A juíza de direito Adriana Ramos de Mello reforçou que, nos casos de assassinatos de mulheres pelos companheiros ou ex-companheiros, os juízes consideram que eles não representam uma ameaça para a sociedade, “apenas que era um perigo somente àquela mulher, que já está morta e, portanto, pode ficar solto”. A juíza considerou que cerca de 70% dos homicídios de mulheres são cometidos por razões associadas a sua condição de gênero, por serem o que elas são, e têm como autores homens com relação de proximidade, como companheiros e ex. “Está embutido na cultura brasileira o sentimento de posse do homem sobre a mulher. As normas sociais criam o sentimento de que o homem é mais soberano e que as mulheres devem ser submissas”, assinalou.
Dados da Violência - Segundo dados do Mapa da Violência no Brasil de 2012, entre os anos de 1980 e 2010, mais de 92 mil mulheres foram mortas violentamente, sendo 43,7 mil só na última década. O Brasil ocupa a sétima posição em homicídios de mulheres entre os países.
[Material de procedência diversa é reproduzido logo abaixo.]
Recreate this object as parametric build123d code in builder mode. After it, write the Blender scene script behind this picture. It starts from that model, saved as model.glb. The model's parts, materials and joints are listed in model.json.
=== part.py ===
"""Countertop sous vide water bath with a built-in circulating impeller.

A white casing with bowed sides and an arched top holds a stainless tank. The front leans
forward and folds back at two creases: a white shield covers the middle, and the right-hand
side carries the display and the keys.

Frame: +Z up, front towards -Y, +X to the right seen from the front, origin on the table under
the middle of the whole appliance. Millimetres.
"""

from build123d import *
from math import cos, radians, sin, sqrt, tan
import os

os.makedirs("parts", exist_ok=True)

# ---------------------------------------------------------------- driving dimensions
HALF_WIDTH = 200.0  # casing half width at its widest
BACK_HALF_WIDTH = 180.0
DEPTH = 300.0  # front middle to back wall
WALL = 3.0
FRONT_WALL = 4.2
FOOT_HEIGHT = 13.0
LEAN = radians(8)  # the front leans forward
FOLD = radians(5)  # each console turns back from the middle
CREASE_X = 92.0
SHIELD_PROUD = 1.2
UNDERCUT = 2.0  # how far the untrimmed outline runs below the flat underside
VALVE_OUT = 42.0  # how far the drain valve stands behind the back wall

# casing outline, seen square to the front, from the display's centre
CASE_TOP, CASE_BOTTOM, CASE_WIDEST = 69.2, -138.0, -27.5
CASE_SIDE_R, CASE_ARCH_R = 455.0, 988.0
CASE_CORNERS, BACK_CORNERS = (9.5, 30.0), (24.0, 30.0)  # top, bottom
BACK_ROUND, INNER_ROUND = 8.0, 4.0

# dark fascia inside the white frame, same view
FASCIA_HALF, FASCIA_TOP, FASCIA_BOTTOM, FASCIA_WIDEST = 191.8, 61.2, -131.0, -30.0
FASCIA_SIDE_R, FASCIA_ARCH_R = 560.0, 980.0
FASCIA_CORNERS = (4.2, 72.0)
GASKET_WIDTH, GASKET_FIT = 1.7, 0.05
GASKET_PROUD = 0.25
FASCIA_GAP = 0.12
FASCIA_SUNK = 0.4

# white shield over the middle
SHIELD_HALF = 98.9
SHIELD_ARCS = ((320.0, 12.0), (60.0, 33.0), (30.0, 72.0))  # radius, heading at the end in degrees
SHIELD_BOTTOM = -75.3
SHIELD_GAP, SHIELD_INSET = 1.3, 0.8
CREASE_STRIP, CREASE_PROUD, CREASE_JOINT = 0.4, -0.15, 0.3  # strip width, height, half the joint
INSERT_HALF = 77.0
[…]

Presença - Participaram do seminário, os presidentes da Frente Parlamentar Mista para o Aperfeiçoamento da Justiça Brasileira, deputado federal Wellington Fagundes (PR-MT), e da Associação dos Magistrados Brasileiros (AMB), desembargador Nelson Calandra, a representante da ONU Mulheres Brasil e Conesul, Rebecca Tavares, deputadas e deputados federais, estudantes e público em geral.